Saat pengacara sudah menjadi General Counsel (GC) bagi startup maka mereka mampu “get smart fast” untuk menangani urusan hukum perusahaan. Maknanya dalam hal ini adalah tidak hanya pintar (smart) dan cepat (fast) namun lebih dari itu dapat bertindak sebagai savvy procurer dalam layanan hukum.
Kapankah startup pertama kali merekrut pengacara? Hal yang menarik untuk disimak yaitu startup cenderung untuk merekrut pengacara yang berpengalaman dalam praktik korporasi. Beberapa startup mempunyai budget untuk urusan hukum ini senilai $300.000 yang dapat dikerjakan dengan pola in house counsel.
Kepada para pengacara yang menangani startup, sebaiknya berikan layanan yang terbaik dan seperti halnya startup company yang terus bertumbuh dengan ritme cepat. Beberapa berpendapat bahwa nasihat kepada klien harus diberikan secara cepat pada hari atau waktu itu juga, namun ada pula yang berpendapat lebih baik untuk melakukan riset terlebih dahulu untuk memberikan nasihat hukum yang bagus. Hal ini sifatnya mungkin relatif dan kondisional, masing masing pengacara mempunyai kapasitas dan kapabiltas tersendiri dalam penguasaan ilmu hukum. Mungkin ada yang ahli dan berpengalaman dalam litigasi korporasi dan teknis administrasi korporasi. Ada juga yang berpengalaman dalam perpajakan dan persaingan usaha serta hak kekayaan intelektual.
Kemudian dalam berhubungan dengan CEO, sebaiknya hindari gunakan kata “no”. Jika pengacara ingin dipercaya dalam tugasnya, sebaiknya jangan terlalu sering menggunakan kata “no” dalam hal pekerjaan hukum yang dilakukannya. Beberapa pengacara bahkan mengeliminasi kata “no” dalam kamus tugasnya.”Bukan pada tempatnya pengacara mengatakan “no” pada suatu hal yang berkaitan dengan risiko, lebih baik selesaikan” kata salah seorang pengacara yang menangani startup.

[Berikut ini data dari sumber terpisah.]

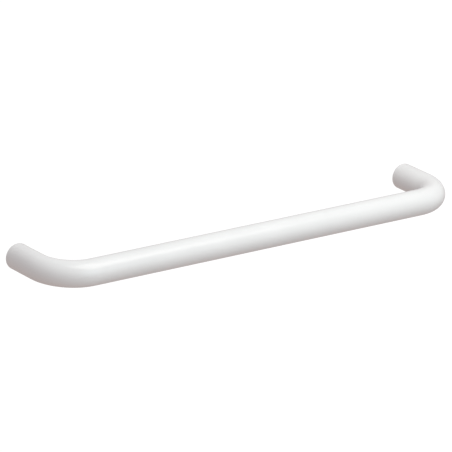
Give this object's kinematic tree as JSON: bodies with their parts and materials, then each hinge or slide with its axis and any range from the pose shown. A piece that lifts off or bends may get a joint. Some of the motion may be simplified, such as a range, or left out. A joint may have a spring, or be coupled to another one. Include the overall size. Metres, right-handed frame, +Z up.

Hal yang penting untuk diperhatikan adalah, jika pengacara mampu mengetahui dan memahami kebutuhan klien dengan baik, serta mempunyai reputasi yang baik pula, maka saran atau nasihat hukum itu apakah restrictive atau progressive akan mudah untuk “dijual”. Seperti biduk dikayuh hilir, pekerjaan yang berkaitan dengan urusan hukum serahkan kepada profesional bidang hukum, karena akan dengan senang hati untuk melakukan pekerjaannya.